Meaning if someone is expecting a reversion to 1985 prices in real terms they will be disappointed. Certain areas are gentrifying and increasing their density. These two effects can reasonably lead to a 1-2% annual difference in price appreciation in the long run. Over 20 years that’s a 35% difference.
I’m in no way stating that Vancouver as a whole is not overvalued and I’m not stating that Vancouver could face a severe correction that could undershoot “fundamental” value especially for lots, but… there are areas that are more desirable and have seen an increase in prevailing incomes relative to the regional average. That is something that needs to be critically confronted by those wishing for large price drops.

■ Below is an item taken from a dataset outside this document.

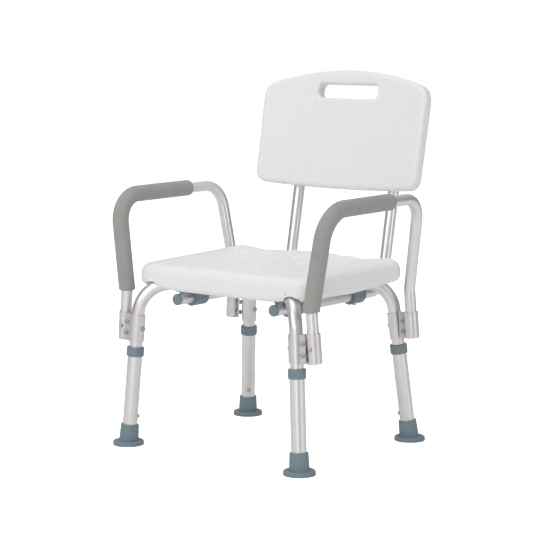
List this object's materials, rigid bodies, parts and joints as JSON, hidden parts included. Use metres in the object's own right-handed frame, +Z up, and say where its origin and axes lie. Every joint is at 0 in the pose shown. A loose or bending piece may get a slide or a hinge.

Some perspective is, of course, in order: look at values 10 years ago and compare to the run-up during that time. The trend to which I am referring is generations, not decades, long. Further, by my measures, condos are at least 70% overvalued. That would suggest a drop of -41%. Detached is another story, in part because lots’ utility varies significantly depending upon the structure. To wit a newly-built Vancouver Special with 2 suites and a laneway, if highest and best, is going to set the price level IMO. We can go through some exercises as to what such a property should sell for at “fundamental” value if you like. I’m sure it would be fascinating!
The blue areas areas are white neighborhoods. Even Asian Richmond has a spec of blue in the white part of town, stevston.
Many of those “blue” areas have not seen marginal buyers as “white” over the past 30 years.